Nuclear decay of a small number of atoms calculation

1. Jan 23, 2016

resurgance2001

I came across a rather dubious question that a teacher had put in a power point. It said something like,"Given a sample of 100 atoms of isotope x, after one half life of the said isotope, how many atoms of the original isotope will be left?"

My answer was that it was a trick question because you cannot know exactly how many atoms will be left. Nuclear decay is a random process and it is only possible to make predictions about the probable mass of a macroscopic sample of an isotope that will decay in a given length of time. Is that correct?
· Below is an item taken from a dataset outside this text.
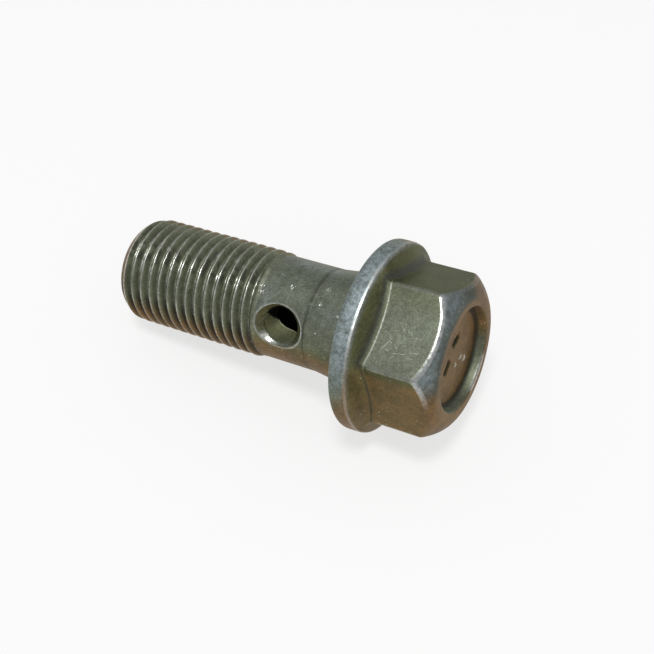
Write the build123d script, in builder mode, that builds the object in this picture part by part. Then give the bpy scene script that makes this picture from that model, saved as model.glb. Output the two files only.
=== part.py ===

Is it actually possible to calculate the probability that there will be a specific number of the original isotope's atoms left? Say, for example, one says that the expected number is 50, how could one calculated the probability that it would be exactly 50?

I apologize if this question is rather banal, but I am just trying to understand better what is going on. Thanks

2. Jan 23, 2016

Orodruin

Staff Emeritus
Yes it is possible to do this computation. Start by computing the probability p of a single nucleus decaying. The number of total decays is then Bin(N,p) distributed, where N is the total number of nuclei.

3. Jan 23, 2016

Staff: Mentor

I do not pretend to understand decay. The standard use of Bin(n,p) is most usually in modeling the number of successes/failures in a sample of size n drawn, with replacement, from a population of size n.
n does not vary.
The original problem as stated appears to be without replacement. Please correct me.

Assumption: start with the condition where n=1, Bernoulli distribution, multiply to get n=100, and just go on forward with new n from there as each decay occurs? If so, it does not quite follow other applications of Bin().

4. Jan 23, 2016

resurgance2001

s

Thanks but sorry I can't see how to do that calculation. We are given that the time that has passed in one half life, so for each nucleus the probability is 50% but I can't see how to carry on the calculation from there.

5. Jan 23, 2016

resurgance2001

Ok - thanks. I searched for an online binomial probability calculator. So with 100 atoms, each of which has a probability of 0.5 to have decayed after one half life-time, the calculator worked out that there is about a 7.9% probability that you would have 50 atoms of the original isotope at the end. It would be fairly easy to find out the probability of there being 49 atoms, 48, etc. and going the other way to get 51, 52 etc. and then add up the probabilities. I am guessing the number might have to be somewhere between 45 and 55 to get an 80% probability

6. Jan 23, 2016

resurgance2001

Well I have now found if this is correct that there is a probability of something like 72% that the remaining number of atoms is somewhere between 45 and 55. That sounds reasonable, and lends more weight to the argument that you can't specify a particular number of atoms that will be left.

7. Jan 23, 2016

Staff: Mentor

Right.

I get 72.9% for the probability that 45 to 55 (inclusive) atoms are left. You cannot be sure how many atoms are left, but you can give the expectation value - 50.

8. Jan 23, 2016

Orodruin

Staff Emeritus
The replacement is done so that the probability of each draw is independent. This is exactly the case here. The decay of each nucleus is independent from the decay of the others. If you will, you can see each nucleus as its own draw pile with the same (but independent) drawing probabilities. The distribution is binomial.

9. Jan 23, 2016

Orodruin

Staff Emeritus
Also this is wrong. The binomial distribution says nothing about the population size which samples are drawn from. This is encoded in the probability p of an individual draw being successful. The replacement ensures p is not changing between draws and that subsequent draws are independent.

10. Jan 23, 2016

Staff: Mentor

@Orodruin thanks for the clarification. We can debate the 'with replacement' clause another time. However, this is done elsewhere commonly in other contexts, obviously not in this model.

11. Jan 23, 2016

Orodruin

Staff Emeritus
For once, Wikipedia puts it quite neatly:
Note that there is no mention of draws and replacement. Only n independent yes/no experiments, which is exactly what we have here - each nucleus decaying constituting one experiment.

It is later mentioned that:
However, this is an application, not the definition.